What does a typical day look like for Sofia city?

Day in Sofia.png

The graph above shows the average hourly PM10 concertation from the air quality stations within the Sofia City for the year 2017 and 2018. Data in 2016 and before are excluded as they are incomplete, where as 2017 data includes the November and December hourly data that complements with 2018’s hourly data from January to September.

  1. Hours with worst air quality for 2017 and 2018: In a typical day in Sofia City, 12 am -1 am, 7am to 8am and 7pm and 12 pm have the higher concentration of PM 10 level. Generally the PM10 yearly concentration by hour is within the acceptable range.
  2. Three period of bad quality time: Analysing the hourly concentration for every month, January, November and December have the worst hourly P10 hourly concentration. In January, the PM10 concentration reached very poor category for 2-4 hours consecutively. The hours that have very poor air quality are around midnight, in the morning 8-9 am and at the night time around 8 to 11pm.
  3. Good air quality most of the time: months other than January, November and December, the air quality is within the good air quality range and in certain months 11 am to 3 pm can achieve very good air quality.


Do you see any trends of possible interest in this investigation?

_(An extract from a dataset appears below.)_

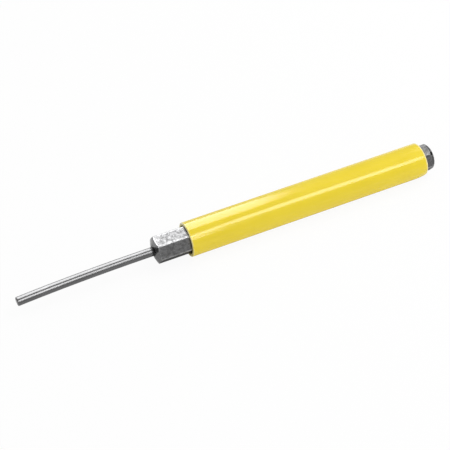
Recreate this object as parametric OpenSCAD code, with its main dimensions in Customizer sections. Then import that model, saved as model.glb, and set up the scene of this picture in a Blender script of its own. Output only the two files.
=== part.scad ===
// Pin punch with a cushioned grip: a hexagonal steel stock, a round drive pin
// set into its blunt domed nose, and a round plastic sleeve pushed over it.
// The tool lies along X, its working tip towards -X and its struck end towards
// +X. The origin is midway along it, on the surface that it lies on.

/* [Stock] */
// Width of the hexagonal stock across its flats
stock_flats = 11.11; // [8:0.01:16]
// How much the stock's long edges are broken, measured at a corner
edge_break = 0.115; // [0.05:0.005:0.3]
// Length of bare stock in front of the sleeve, from the nose
neck_reach = 15.8; // [8:0.05:30]
// Length of bare stock behind the sleeve, to the struck face
head_reach = 4.75; // [3:0.05:15]
// How far the domed nose falls back from its flat to the stock's corners
nose_depth = 1.3; // [0.5:0.05:3]
// Width of the flat ring left on the nose round the pin's seat
nose_land = 0.15; // [0.05:0.05:0.5]
// How far the crowned bevel at the struck end cuts the corners, both ways
head_bevel = 1.27; // [0.4:0.01:2]

/* [Drive pin] */
// Diameter of the drive pin
pin_d = 3.97; // [2:0.01:6]
// Length of the pin in front of the nose
pin_reach = 62; // [25:0.1:100]
// How much thicker all round the pin is left in its seat
shank_step = 0.4; // [0.2:0.05:0.8]
// Radius of the hollow fillet through which the pin thickens at its root
root_fillet = 0.8; // [0.8:0.1:2]
// Depth of the pin's seat in the stock
pin_seat = 20; // [8:1:40]
// Bevel at the pin's working tip
tip_bevel = 0.3; // [0.1:0.05:0.8]
// Bevel at the pin's seated end
seat_bevel = 0.5; // [0.1:0.05:0.8]
// Room left under the seated end of the pin
seat_relief = 0.6; // [0.2:0.1:2]

/* [Grip sleeve] */
// Length of the sleeve
sleeve_len = 114.3; // [60:0.1:160]
// Wall of the sleeve over the stock's corners
sleeve_wall = 1.43; // [0.9:0.01:3]
// Rounding round the sleeve's front mouth
mouth_round = 0.45; // [0.2:0.05:0.8]
// Length over which the sleeve's rear end rounds off
tail_round_len = 3.4; // [1:0.1:8]
// How far the sleeve's rear end draws in
tail_round_drop = 0.8; // [0.1:0.05:0.85]

/* [Fits] */
// Radial room between the pin and its seat
pin_fit = 0.01; // [0:0.005:0.05]
// Radial room between the stock's corners and the sleeve
sleeve_fit = 0.02; // [0:0.005:0.1]

/* [Hidden] */
$fn = 96;

// Sides of the stock, and half of the angle that each one spans
hex_sides = 6;
side_half_angle = 180 / hex_sides;
// The pin's seat ends in a 118 degree drill point
drill_half_angle = 59;
// Steps in each rounded stretch of an outline
round_steps = 8;
// Overrun of the forms that trim the stock's ends
overrun = 1;

stock_corner_r = stock_flats / 2 / cos(side_half_angle);
stock_r = stock_corner_r - edge_break;
stock_len = neck_reach + sleeve_len + head_reach;
pin_r = pin_d / 2;
shank_r = pin_r + shank_step;
seat_r = shank_r + pin_fit;
seat_depth = pin_seat + seat_relief;
root_angle = acos(1 - shank_step / root_fillet);
root_len = root_fillet * sin(root_angle);
sleeve_bore_r = stock_r + sleeve_fit;
sleeve_r = sleeve_bore_r + sleeve_wall;

// Stations along X, and the height of the tool's axis
total_len = pin_reach + stock_len;
tip_x = -total_len / 2;
nose_x = tip_x + pin_reach;
mouth_x = nose_x + neck_reach;
axis_z = sleeve_r;

// Lays a form that stands on Z along the tool's axis, its foot at x
module along_axis(x) {
    translate([x, 0, axis_z])
        rotate([0, 90, 0])
            children();
}

// How far behind an end face of radius face_r the centre of a dome lies that
// meets the stock's corners at the given depth
function dome_centre(face_r, depth) =
    (pow(stock_r, 2) - pow(face_r, 2) + pow(depth, 2)) / (2 * depth);

// Half section of a bar that stands on Y, domed round its foot only
module domed_foot(face_r, depth) {
    centre = dome_centre(face_r, depth);
    translate([0, centre]) {
        circle(r = norm([face_r, centre]));
        square([stock_r + overrun, stock_len]);
    }
}

// The turned form of the stock: a round bar with a domed nose and a crowned
// bevel round its struck face
module stock_turning() {
    rotate_extrude()
        intersection() {
            square([stock_r, stock_len]);
            domed_foot(seat_r + nose_land, nose_depth);
            translate([0, stock_len])
                mirror([0, 1])
                    domed_foot(stock_r - head_bevel, head_bevel);
        }
}

// The drilled hole that seats the pin, with its drill point
module pin_seat_hole() {
    rotate_extrude()
        polygon([
            [0, -overrun],
            [seat_r, -overrun],
            [seat_r, seat_depth],
            [0, seat_depth + seat_r / tan(drill_half_angle)],
        ]);
}

// Hexagonal bar with a flat facing up, turned at both ends, so that the nose
// and the bevel each meet the six flats in an arc
module hex_stock() {
    color([0.55, 0.55, 0.56])
        along_axis(nose_x)
            difference() {
                intersection() {
                    rotate([0, 0, side_half_angle])
                        cylinder(r = stock_corner_r, h = stock_len, $fn = hex_sides);
                    stock_turning();
                }
                pin_seat_hole();
            }
}

// Points of the hollow fillet at the pin's root, up to the nose
root_points = [
    for (i = [0 : round_steps])
        let (a = root_angle * i / round_steps)
            [pin_r + root_fillet * (1 - cos(a)), pin_reach - root_len + root_fillet * sin(a)]
];

// Round pin, ground down in front of the nose and left full in its seat
module drive_pin() {
    pin_len = pin_reach + pin_seat;
    color([0.78, 0.78, 0.8])
        along_axis(tip_x)
            rotate_extrude()
                polygon(concat(
                    [[0, 0], [pin_r - tip_bevel, 0], [pin_r, tip_bevel]],
                    root_points,
                    [
                        [shank_r, pin_len - seat_bevel],
                        [shank_r - seat_bevel, pin_len],
                        [0, pin_len],
                    ]
                ));
}

// Points of a quarter round on a wall of radius r, which draws in by drop over
// the length len, up to its end at height z
function quarter_round(r, z, drop, len) = [
    for (i = [0 : round_steps])
        let (a = 90 * i / round_steps)
            [r - drop * (1 - cos(a)), z - len * (1 - sin(a))]
];

// Plastic tube with a rounded mouth and a rear end that draws in
module grip_sleeve() {
    mouth = quarter_round(sleeve_r, 0, mouth_round, mouth_round);
    tail = quarter_round(sleeve_r, sleeve_len, tail_round_drop, tail_round_len);
    color([0.96, 0.83, 0.24])
        along_axis(mouth_x)
            rotate_extrude()
                polygon(concat(
                    [[sleeve_bore_r, 0]],
                    [for (i = [round_steps : -1 : 0]) [mouth[i][0], -mouth[i][1]]],
                    tail,
                    [[sleeve_bore_r, sleeve_len]]
                ));
}

hex_stock();
drive_pin();
grip_sleeve();
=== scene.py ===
# %% [markdown]
# # A pin punch, dressed around its CAD frame
# A pin punch drives a pin out of its hole. This one is three things: a bar of
# hexagonal steel that is struck at one end, a slim round pin ground to size,
# and a glossy vinyl tube that saves the hand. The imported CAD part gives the
# places and the sizes, and this script gives each piece its fine edges and its
# finish. Every step comes as a short text and then a short piece of code.

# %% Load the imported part
import math

import bmesh
import bpy
from mathutils import Matrix, Vector


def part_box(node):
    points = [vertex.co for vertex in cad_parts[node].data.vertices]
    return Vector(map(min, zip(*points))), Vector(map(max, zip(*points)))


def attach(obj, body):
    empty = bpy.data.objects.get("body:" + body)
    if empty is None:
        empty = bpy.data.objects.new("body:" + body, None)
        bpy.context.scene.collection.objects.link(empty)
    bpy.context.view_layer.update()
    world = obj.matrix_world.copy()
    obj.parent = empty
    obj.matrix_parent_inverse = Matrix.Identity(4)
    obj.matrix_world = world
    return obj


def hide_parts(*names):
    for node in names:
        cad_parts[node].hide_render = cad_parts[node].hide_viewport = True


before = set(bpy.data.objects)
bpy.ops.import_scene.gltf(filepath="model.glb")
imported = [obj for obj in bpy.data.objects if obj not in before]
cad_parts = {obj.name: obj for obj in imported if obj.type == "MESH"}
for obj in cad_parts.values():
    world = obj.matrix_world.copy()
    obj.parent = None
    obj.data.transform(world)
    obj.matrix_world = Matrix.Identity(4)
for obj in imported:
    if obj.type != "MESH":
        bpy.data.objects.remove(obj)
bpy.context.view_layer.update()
print("CAD nodes:", sorted(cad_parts))

# %% [markdown]
# ## Where things are
# Blender works in metres here and a toolmaker thinks in millimetres, so all
# sizes below are in millimetres and one factor turns them into metres. The
# stations along the tool come from the CAD nodes' boxes, so a piece can't drift
# away from the solid that it stands for. What a box can't tell, such as the
# width of the pin's thin stretch, is written down by name. The last values are
# small things about the sleeve that the photograph shows and its solid leaves
# out: its front edge lies a fifth of a millimetre further forward, and its rear
# cut isn't square but leans from the far side to the near one, about a pivot a
# little past halfway. The far side is given by its angle round the axis, from the
# front over the top.

# %% Stations and sizes, in millimetres
MM = 0.001
tip_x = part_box("drive_pin")[0].x / MM
seat_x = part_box("drive_pin")[1].x / MM
nose_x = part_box("hex_stock")[0].x / MM
struck_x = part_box("hex_stock")[1].x / MM
mouth_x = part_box("grip_sleeve")[0].x / MM
tail_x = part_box("grip_sleeve")[1].x / MM
axis_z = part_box("grip_sleeve")[1].z / 2 / MM
half_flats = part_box("hex_stock")[1].z / MM - axis_z
sleeve_r = axis_z
shank_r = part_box("drive_pin")[1].z / MM - axis_z
pin_r = 1.985
stock_r = 6.299
bore_room, seat_room = 0.02, 0.01
bore_r = stock_r + bore_room
seat_r = shank_r + seat_room
front_x = mouth_x - 0.2
far_side = math.radians(141)
tail_lean, tail_pivot = 0.75, 0.55
print(f"tip {tip_x:.2f}, nose {nose_x:.2f}, mouth {mouth_x:.2f}")
print(f"tail {tail_x:.2f}, struck end {struck_x:.2f}")
print(f"half flats {half_flats:.3f}, radii {sleeve_r:.3f} and {shank_r:.3f}")

# %% [markdown]
# ## Turning on a lathe
# All three pieces are round about one axis, so they could be cylinders that are
# scaled and joined, or outlines that are spun. Spinning is what a lathe does:
# half of the section is drawn once, as points of (x, r), and the spin operator
# carries it round the axis. A full spin merges its last step with its first, and
# points on the axis itself fall together, so doubles are merged afterwards.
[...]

  1. From the analysis above, we should investigate the activities that cause January, November and December to hit poor air quality score.
  2. Understand why from certain months, for instance, April to September is able to achieve very good air quality score during the 11 am to 3 pm hours.

How do these affect your analysis of potential problems to the environment?

From the analysis we identified that the worst PM10 concentration level can reach as high as 413 in a day which is hazardous to any human being and during the January, November and December period, some hours are consistently reaching very poor air quality standard. It is then important to identify the factors behind these patterns and allow the public of Sofia City to be adequately prepared in these periods with masks.